Figure 4. Creating a new Internet of Things project in Eclipse*
The IoT Sensor Support tool, shown in Figure 5, contains the list of sensors and actuators, with a description and picture of the hardware. Simply select all the hardware you will include in your project, and the tool automatically adds the related libraries to your code. For example, if you will be using the MMA7455 accelerometer, the tool will append to your current .ccp code with #include <mma7455.h>.

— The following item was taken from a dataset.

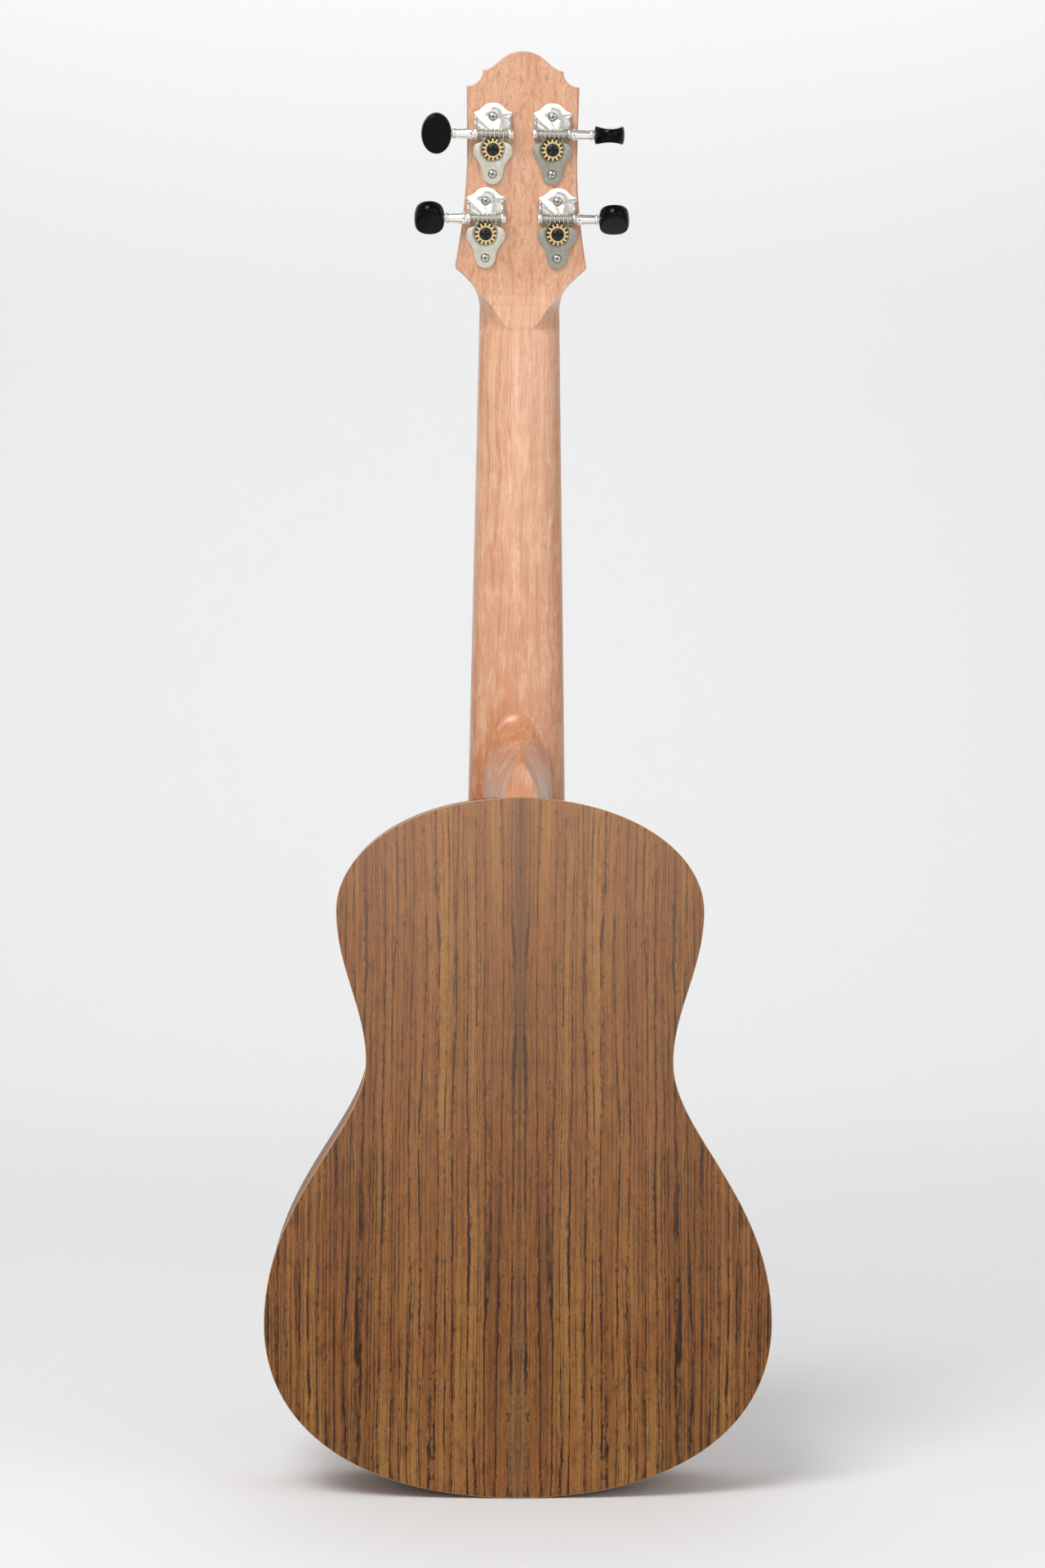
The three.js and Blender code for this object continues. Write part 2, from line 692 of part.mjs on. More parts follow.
// Where each string runs: through the tie block, over the saddle and the nut, to its post.
function stringRoute(s) {
  const base = body.frontY;
  const lift = s.r + CONTACT_GAP;
  const holeY = base + bridge.stringHoleY;
  const t = tuners[strings.indexOf(s)];
  const inside = t.x - Math.sign(t.x) * (post.waistR + s.r + 0.25);
  const end = new THREE.Vector3(inside, 4.6, t.v).applyMatrix4(headstockFrame);
  const nutTop = base + nut.height - nut.slotDepth;
  return [
    [s.saddleX, holeY, bridge.bottom - 4],
    [s.saddleX, holeY, bridge.tieTop + 0.6],
    [s.saddleX, saddle.topY + lift, saddleZ - saddle.breakBehind],
    [s.nutX, nutTop + lift, nutZ + 0.4],
    [mix(s.nutX, inside, 0.04), nutTop + lift - 0.25, nutZ + 2],
    [end.x, end.y, end.z],
  ];
}

function tube(route, r, sides) {
  const points = route.map((p) => new THREE.Vector3(...p));
  const rings = points.map((p, i) => {
    const before = points[Math.max(0, i - 1)];
    const after = points[Math.min(points.length - 1, i + 1)];
    const along = after.clone().sub(before).normalize();
    const across = new THREE.Vector3().crossVectors(Y, along).normalize();
    const up = new THREE.Vector3().crossVectors(along, across);
    return Array.from({ length: sides }, (_, j) => {
      const a = (2 * PI * j) / sides;
      return p.clone().addScaledVector(across, r * cos(a)).addScaledVector(up, r * sin(a)).toArray();
    });
  });
  return loft(rings);
}

// ---------------------------------------------------------------- tuning machine

// Everything here is in the machine's own frame: X across the headstock, Z up it, and the
// height n above its back along -Y. The post stands at the origin.

function basePlate() {
  const right = [
    [0, plate.top],
    [2.6, plate.top - 0.5],
    [4.6, plate.top - 2],
    [7.9, plate.top - 4.2],
    [8.1, plate.top - 5.2],
    [7.7, plate.top - 5.7],
    [6.9, plate.top - 6.2],
    [6.6, plate.top - 9.2],
    [ear.inner + ear.thick, ear.high],
    [ear.inner + ear.thick, ear.low],
    [6.6, 2.8],
    [7.7, 1.6],
    [8.4, -0.4],
    [8.1, -3],
    [6.2, -6],
    [4.8, -8.6],
    [4.1, -11.2],
    [2.6, -13.8],
    [0, -plate.bottom],
  ];
  const left = right.slice(1, -1).reverse().map(([x, z]) => [-x, z]);
  const flat = slab([...right, ...left].map(([x, z]) => new THREE.Vector2(x, z)).reverse(), 0, plate.thick);
  const holes = [
    rod(plate.postHoleR, -5, 5, 14),
    shifted(rod(plate.screwHoleR, -5, 5, 8), 0, 0, plate.screwUp),
    shifted(rod(plate.screwHoleR, -5, 5, 8), 0, 0, -plate.screwDown),
  ];
  const ears = [-1, 1].map((hand) => {
    const crown = arc(ear.r, 0, PI, 8, worm.v, worm.n);
    const tab = [new THREE.Vector2(worm.v + ear.r, 0.4), ...crown, new THREE.Vector2(worm.v - ear.r, 0.4)];
    const start = hand > 0 ? ear.inner : -ear.inner - ear.thick;
    const blank = prism(tab, ear.thick, Z, Y.clone().negate(), [start, 0, 0]);
    return blank.subtract(shifted(alongX(rod(ear.holeR, -20, 20, 12)), 0, -worm.n, worm.v));
  });
  return [...ears, flat].reduce((a, b) => a.add(b)).subtract(holes[0]).subtract(holes[1]).subtract(holes[2]);
}

// The worm's thread: a tapered bar wound round the shaft, right handed, with a groove at x = 0
// on the side that faces the gear.
function wormThread() {
  const steps = worm.turns * worm.stepsPerTurn;
  const buried = worm.rootR - 0.3;
  const rings = Array.from({ length: steps + 1 }, (_, i) => {
    const turn = i / worm.stepsPerTurn - worm.turns / 2;
    const angle = 2 * PI * turn + PI / 2;
    const corners = [
      [buried, -worm.rootHalf],
      [worm.tipR, -worm.tipHalf],
      [worm.tipR, worm.tipHalf],
      [buried, worm.rootHalf],
    ];
    return corners.map(([r, dx]) => [turn * wormPitch + dx, r * cos(angle), r * sin(angle)]);
  });
  return loft(rings);
}

function wormShaft(hand) {
  const c = collar;
  const end = ear.inner + ear.thick;
  const profile = [
    [0, -end - 1],
    [1.6, -end - 1],
    [2.3, -end - 0.6],
    [2.3, -end - 0.15],
    [worm.journalR, -end - 0.15],
    [worm.journalR, -ear.inner + 0.3],
    [worm.rootR, -ear.inner + 0.6],
    [worm.rootR, ear.inner - 0.6],
    [worm.journalR, ear.inner - 0.3],
    [worm.journalR, c.start],
    [c.taperR, c.start],
    [c.taperR, c.taperStart],
    [c.taperR - 0.35, c.taperStart + 0.25],
    [c.taperEndR, c.taperEnd],
    [c.beadR, c.taperEnd + 0.4],
    [c.beadR, button.inner - 0.4],
    [button.stubR, button.inner - 0.25],
    [button.stubR, button.inner + button.stub],
    [0, button.inner + button.stub],
  ];
  const shaft = turned(profile, 12);
  const facing = new THREE.Matrix4().makeRotationZ(hand > 0 ? -PI / 2 : PI / 2);
  return moved(shaft, facing).add(wormThread());
}

// The button: an oval slab with both faces dished along the shaft, rounded at its rim.
function tuningButton(hand) {
  const b = button;
  const halfLength = b.length / 2;
  const oval = new THREE.Shape();
  oval.absellipse(0, 0, halfLength - b.round, b.half - b.round, 0, 2 * PI);
  const geometry = new THREE.ExtrudeGeometry(oval, {
    depth: b.thick - 2 * b.round,
    bevelThickness: b.round,
    bevelSize: b.round,
    bevelSegments: 2,
    curveSegments: 10,
  });
  geometry.translate(0, 0, -b.thick / 2 + b.round);
  const dishR = (halfLength ** 2 + b.dish ** 2) / (2 * b.dish);
  const dish = (out) => shifted(rod(dishR, -20, 20, 60), 0, 0, out * (b.thick / 2 - b.dish + dishR));
  const bore = alongX(rod(b.stubR + 0.08, -halfLength - 1, -halfLength + b.stub + 0.3, 10));
  const blank = solidOf(geometry).subtract(dish(1)).subtract(dish(-1)).subtract(bore);
  return hand > 0 ? blank : moved(blank, new THREE.Matrix4().makeRotationY(PI));
}

function wormGear() {
  const twist = wormPitch / (2 * PI * worm.pitchR) / gear.pitchR;
  const ring = (n) => {
    const y = -n;
    const lean = twist * (y + worm.n);
    return Array.from({ length: teeth }, (_, i) => {
      const centre = (2 * PI * i) / teeth + lean;
      return [
        [gear.rootR, -gear.rootHalf / gear.rootR],
        [gear.tipR, -gear.tipHalf / gear.tipR],
        [gear.tipR, gear.tipHalf / gear.tipR],
        [gear.rootR, gear.rootHalf / gear.rootR],
      ].map(([r, a]) => [r * sin(centre + a), y, r * cos(centre + a)]);
    }).flat();
  };
  const half = post.tenon / 2 + 0.08;
  return loft([ring(gear.low), ring(gear.high)]).subtract(block([-half, half], [-10, 0], [-half, half]));
}

function stringPost() {
  const front = headstock.thick + post.front;
  const shoulder = -gear.low + CONTACT_GAP;
  const round = turned(
    [
      [0, shoulder],
      [post.r, shoulder],
      [post.r, headstock.thick + 2],
      [post.waistR, headstock.thick + 3],
      [post.waistR, headstock.thick + 8.6],
      [post.r, headstock.thick + 9.6],
      [post.r, front - 0.8],
      [post.r - 0.8, front],
      [0, front],
    ],
    16,
  );
  const half = post.tenon / 2;
  const tenon = block([-half, half], [-gear.high + 0.1, shoulder + 0.5], [-half, half]);
  const through = alongX(rod(post.stringHoleR, -2 * post.r, 2 * post.r, 8));
  const stringHole = shifted(through, 0, headstock.thick + post.stringHole, 0);
  const tapped = rod(capScrew.shankR + 0.1, -gear.high - 1, -gear.high + capScrew.length + 0.6, 12);
  return round.add(tenon).subtract(stringHole).subtract(tapped);
}

// A round-headed screw that points along +Y, its head's seat at y = seat, with a cross recess.
function screw({ headR, head, shankR, length, slot, slotDepth }, seat, segments) {
  const blank = turned(
    [
      [0, seat - head],
      [headR * 0.62, seat - head * 0.96],
      [headR * 0.92, seat - head * 0.62],
      [headR, seat - head * 0.2],
      [headR, seat],
      [shankR, seat],
      [shankR, seat + length - shankR],
      [0, seat + length],
    ],
    segments,
  );
  const [arm, top] = [headR * 0.6, seat - head];
  const cut = (a, b) => block([-a, a], [top - 1, top + slotDepth], [-b, b]);
  return blank.subtract(cut(arm, slot / 2)).subtract(cut(slot / 2, arm));
}

function postBushing() {
  const { flangeR, flange, sleeveR, length, boreR } = bushing;
  const seat = headstock.thick + CONTACT_GAP;
  const blank = turned(
    [
      [0, seat - length],
      [sleeveR, seat - length],
      [sleeveR, seat],
      [flangeR, seat],
      [flangeR - 0.3, seat + flange * 0.7],
      [flangeR - 1.1, seat + flange],
      [0, seat + flange],
    ],
    16,
  );
  return blank.subtract(rod(boreR, -30, 30, 14));
}

// One machine as a group: the parts that turn with the button are placed on the worm's axis.
function tuningMachine({ name, x, v, turn }) {
  const hand = Math.sign(x);
  const group = new THREE.Group();
  group.position.set(x, -headstock.thick - CONTACT_GAP, v);
  const screwSeat = -plate.thick - CONTACT_GAP;
  const drive = new THREE.Group();
  drive.position.set(0, -worm.n, worm.v);
  const knob = piece(`tuner_${name}_button`, tuningButton(hand), material.blackPlastic);
  knob.position.x = hand * (button.inner + button.length / 2);
  // The button is drawn with its faces along Z; a quarter turn lays them against the headstock's back.
  knob.rotation.x = PI / 2 + (turn * PI) / 180;
  drive.add(piece(`tuner_${name}_worm_shaft`, wormShaft(hand), material.nickel), knob);
  const upper = piece(`tuner_${name}_screw_upper`, screw(woodScrew, screwSeat, 8), material.nickel);
  upper.position.z = plate.screwUp;
  const lower = piece(`tuner_${name}_screw_lower`, screw(woodScrew, screwSeat, 8), material.nickel);
  lower.position.z = -plate.screwDown;
  group.add(
    piece(`tuner_${name}_baseplate`, basePlate(), material.nickel),
    drive,
    piece(`tuner_${name}_gear`, wormGear(), material.brass),
    piece(`tuner_${name}_post`, stringPost(), material.nickel),
    piece(`tuner_${name}_gear_screw`, screw(capScrew, -gear.high - CONTACT_GAP, 12), material.blackScrew),
    piece(`tuner_${name}_bushing`, postBushing(), material.nickel),
    upper,
    lower,
  );
  return group;
}

// ---------------------------------------------------------------- assembly

const ukulele = new THREE.Group();
const hands = { bass: 1, treble: -1 };

ukulele.add(
  piece("back_plate", backPlate(), material.striped),
  piece("soundboard", soundboard(), material.striped),
  piece("neck_block", neckBlock(), material.lightWood),
  piece("tail_block", tailBlock(), material.lightWood),
  piece("top_lining", liningRing(topSheet), material.lightWood),
  piece("back_lining", liningRing(aboveBack(innerBack, innerBack + lining.height)), material.lightWood),
  piece("bridge_plate", bridgePlate(), material.lightWood),
  piece("rosette", rosette(), material.inlay),
  piece("bridge", bridgeBody(), material.rosewood),
  piece("saddle", saddleBone(), material.bone),
  piece("neck", neckPiece(), material.mahogany),
  piece("fretboard", frettedBoard(), material.rosewood),
  piece("nut", nutBone(), material.bone),
);
for (const [name, z] of Object.entries(topBraceZ)) {
  ukulele.add(piece(`top_brace_${name}`, topBrace(z), material.spruce));
}
for (const [name, z] of Object.entries(backBraceZ)) {
  ukulele.add(piece(`back_brace_${name}`, backBrace(z), material.lightWood));
}
for (const [name, hand] of Object.entries(hands)) {
  ukulele.add(piece(`side_${name}`, side(hand), material.striped));
}
for (const s of strings) {
  ukulele.add(piece(`string_${s.name}`, tube(stringRoute(s), s.r, 6), material.nylon));
}

const head = new THREE.Group();
head.position.set(0, body.frontY, headstock.startZ);
head.rotation.x = headstock.tilt;
for (const tuner of tuners) head.add(tuningMachine(tuner));
ukulele.add(head);

export default ukulele;
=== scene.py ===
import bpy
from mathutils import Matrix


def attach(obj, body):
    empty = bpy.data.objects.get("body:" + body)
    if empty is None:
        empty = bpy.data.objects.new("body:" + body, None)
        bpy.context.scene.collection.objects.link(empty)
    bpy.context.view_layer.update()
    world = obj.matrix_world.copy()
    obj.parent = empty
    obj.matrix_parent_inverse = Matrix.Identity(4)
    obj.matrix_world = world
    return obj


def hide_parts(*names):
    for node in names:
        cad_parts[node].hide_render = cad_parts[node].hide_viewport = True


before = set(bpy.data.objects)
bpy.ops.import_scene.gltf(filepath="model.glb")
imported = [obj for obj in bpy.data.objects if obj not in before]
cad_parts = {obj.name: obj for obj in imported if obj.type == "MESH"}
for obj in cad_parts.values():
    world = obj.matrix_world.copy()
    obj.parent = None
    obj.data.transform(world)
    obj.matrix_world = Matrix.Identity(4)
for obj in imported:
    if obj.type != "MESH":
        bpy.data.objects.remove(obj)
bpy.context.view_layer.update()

from math import copysign, cos, dist, hypot, pi, radians, sin, sqrt
import bmesh
import bpy
from mathutils import Matrix, Vector

# ---- the CAD's driving sizes, in millimetres and radians

ROOT = "ukulele"
MM = 0.001
GAP = 0.06
LENGTH = 290.0
FRONT_Y = 34.0
TAIL_Y = -34.0
SLOPE = 8.0 / LENGTH
PLATE = 2.0
RIB = 1.9
SCALE = 381.0
NUT_Z = LENGTH + SCALE * (1 - 2 ** (-14 / 12))
SADDLE_Z = NUT_Z - SCALE
NUT_THICK = 5.0
HEAD_Z = NUT_Z + NUT_THICK + 0.2
TILT = radians(13)
HEAD_THICK = 12.5
NUT_HALF = 17.25
JOIN_HALF = 20.9
# Where the neck's round back runs out into the headstock's flat one.
RUN_ROUND, RUN_START, RUN_SQUARE = 488.5, 494.5, 506.0
RUN_HALF, RUN_SLOPE, SQUARE_OVER = 8.0, 0.66, 10.0
FLANK = radians(50)
# The hole's height and radius, then the rosette's inner and outer radius.
SOUNDHOLE = (193.0, 29.0, 31.5, 36.5)
# Each string's radius, and its x at the nut and at the saddle.
STRINGS = {
    "g": (0.33, 13.0, 19.5),
    "c": (0.46, 4.35, 6.5),
    "e": (0.41, -4.35, -6.5),
    "a": (0.31, -13.0, -19.5),
}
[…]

Figure 5. Internet of Things sensors and libraries included in Eclipse*
Libmraa and UPM work hand-in-hand to provide the tools you need to interact easily with the elements in your project. They remove the hassle of knowing the pins and requirements of each piece of hardware, packaging all the specifics into friendly, easy-to-use libraries. From prototyping an automatic pet feeder to creating a wearable that uses GPS, an accelerometer, and an RGB LCD to track your movements, you can develop your projects with the help of MRAA and UPM.
Both libraries are open source projects, with dedicated GitHub* repositories (see the upm and mraa repositories). Developers are welcome to assist with enhancing and writing new APIs and functions, and reviewing documentation. Contributors are required to follow a coding and documentation style. Thanks to the open source community’s efforts, new functions and libraries are added frequently for various coding languages.
Summary
Libraries and their functions help with cleaner, more efficient code that you can reuse. For built-in functions, you don’t need to worry about how the computation is performed: As long as you implement the function with the required input, it will generate the desired output. For your IoT projects, Libmraa and UPM are essential libraries.